Abstract
An extensive comparative study was made of the production of soluble toxins by hemolytic and non-hemolytic streptococci, isolated from a large series of normal and diseased individuals. The author encountered a strongly toxigenic strain of a non-hemolytic, non-methemoglobin-forming, inulin-fermenting, bile-insoluble, gram-positive streptococcus, isolated on March 24, 1926, from blood-cultures of a 5-year-old girl, ill with acute rheumatic fever, endocarditis, myocarditis, pericarditis, and pleurisy. Post mortem, the identical organism was isolated from the vegetations on the mitral valves, as well as from the heart's blood. In subsequent studies, a similar non-methemoglobin-forming streptococcus was regularly isolated from the tonsillar crypts, abscesses, and irregularly from blood-cultures, heart-vegetations, feces and urine, of persons with rheumatic fever and the allied forms of this protean disease.
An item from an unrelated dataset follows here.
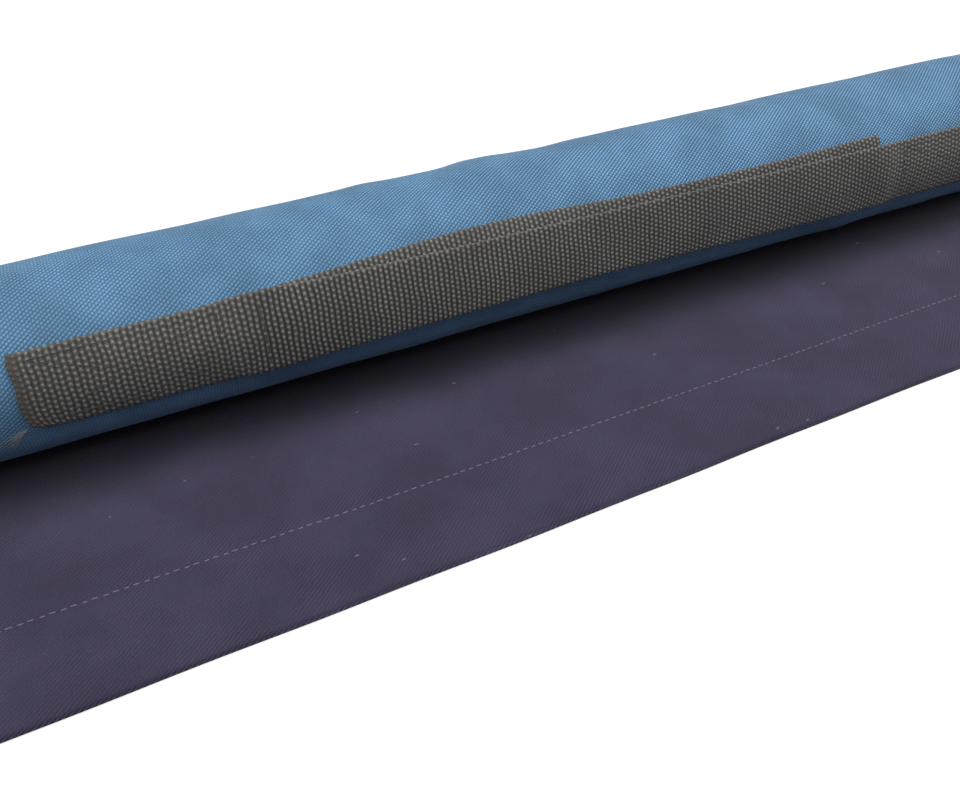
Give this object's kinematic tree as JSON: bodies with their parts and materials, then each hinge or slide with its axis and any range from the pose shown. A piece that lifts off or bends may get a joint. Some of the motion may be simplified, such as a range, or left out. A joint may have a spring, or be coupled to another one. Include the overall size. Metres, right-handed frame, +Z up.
{
  "type": "padded tube carry case",
  "caption": "Long padded tube carry case with cloth cover, zipped hinged end lid, sewn webbing handle and a flat two-channel inner sleeve.",
  "frame": {"origin": "on the floor plane under the tube axis, at the middle of the case and of its handle", "axes": "+X along the tube from the closed base to the zipped lid, +Z up, the handle faces -Y"},
  "size_m": [1.18, 0.1452, 0.0561],
  "materials": {
    "cover_cloth": "plain-woven nylon, slight sheen",
    "seam_tape": "woven tape",
    "binding_tape": "ribbed binding tape",
    "webbing": "coarse ribbed webbing",
    "sleeve_cloth": "soft twill cloth",
    "dark_thread": "sewing thread",
    "sleeve_thread": "sewing thread",
    "zip_tape": "woven zip tape",
    "zip_coil": "nylon coil",
    "slider_metal": "dark plated metal",
    "tube_plastic": "extruded plastic",
    "plug_plastic": "moulded plastic",
    "foam": "closed-cell foam"
  },
  "bodies": {
    "case": {"inner_tube": "tube_plastic", "foam_wrap": "foam", "outer_cover": "cover_cloth", "cover_seam_tape": "seam_tape", "cover_seam_thread": "dark_thread", "base_plug": "plug_plastic", "base_pad": "foam", "base_cover": "cover_cloth", "base_binding": "binding_tape", "base_binding_thread": "dark_thread", "zip_tape_case": "zip_tape", "zip_coil_case": "zip_coil", "zip_stops": "slider_metal", "mouth_binding": "binding_tape", "mouth_binding_thread": "dark_thread", "hinge_leaf_case": "cover_cloth", "hinge_leaf_case_thread": "dark_thread", "strap_end_left": "webbing", "strap_end_right": "webbing", "strap_stitches_left": "dark_thread", "strap_stitches_right": "dark_thread", "sleeve_lower_panel": "sleeve_cloth", "sleeve_upper_panel": "sleeve_cloth", "sleeve_channel_thread": "sleeve_thread", "sleeve_edge_thread": "sleeve_thread", "sleeve_hem_thread": "sleeve_thread"},
    "lid": {"lid_ring": "tube_plastic", "lid_plug": "plug_plastic", "lid_foam": "foam", "lid_pad": "foam", "lid_side_cover": "cover_cloth", "lid_top_cover": "cover_cloth", "lid_binding": "binding_tape", "lid_binding_thread": "dark_thread", "zip_tape_lid": "zip_tape", "zip_coil_lid": "zip_coil", "lid_mouth_binding": "binding_tape", "lid_mouth_binding_thread": "dark_thread", "hinge_leaf_lid": "cover_cloth", "hinge_leaf_lid_thread": "dark_thread"},
    "zip_slider": {"slider_body": "slider_metal", "slider_bail": "slider_metal"},
    "zip_pull": {"pull_tab": "slider_metal"},
    "handle": {"handle_grip_strap": "webbing", "handle_backing_strap": "webbing", "handle_ply_stitches": "dark_thread"}
  },
  "joints": [
    {"name": "lid_hinge", "type": "hinge", "parent": "case", "child": "lid", "pos_m": [0.544, 0, 0.0555], "axis": [0, -1, 0], "range_deg": [0, 120]},
    {"name": "zip_travel", "type": "hinge", "parent": "case", "child": "zip_slider", "pos_m": [0.544, 0, 0.0281], "axis": [1, 0, 0], "range_deg": [0, 264]},
    {"name": "pull_swing", "type": "hinge", "parent": "zip_slider", "child": "zip_pull", "pos_m": [0.544, -0.02155, 0.0475], "axis": [0, 0.6691, 0.7431], "range_deg": [0, 150]},
    {"name": "handle_lift", "type": "slide", "parent": "case", "child": "handle", "axis": [0, -0.9848, 0.1736], "range_m": [0, 0.022]}
  ]
}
Culturally, serologically, and toxigenically, this new type of non-methemoglobin-forming streptococci was found to constitute a closely related group of micro-organisms, distinguishable from the Streptococcus viridans and Streptococcus hemolyticus groups. (Table I.) For toxin production, the tryptic medium employed was the original Douglas' 1 tryptic medium digest, modified by Hartley, 2 Watson and Wallace, 3 and the cultures were incubated at 37°
C. over periods varying from 4 to 10 days, when the cultures were filtered through Berkefeld V candles. Ninety-eight strains of hemolytic streptococci and 247 strains of the green streptococci yielded only 4.7 per cent of toxin producing strains. Among 68 strains of the non-methernoglobin-forming streptococcus isolated from rheumatic fever, 49 strains, or 72 per cent were found to produce a demonstrable soluble toxic filtrate, slightly weaker in toxicity than that obtainable from Streptococcus erysipelatis. 4 When normal persons without history of rheumatic fever were tested intradermally with a skin test dose of 0.1 cc. of 1 to 100 dilution of the soluble toxic filtrate produced by the non-methernoglobin-forming streptococcus, isolated from rheumatic fever, 18 per cent of adults and 11 per cent of children gave positive skin reactions, similar to the Dick test, and measuring more than 1 cm. in diameter within 24 hours after the injection.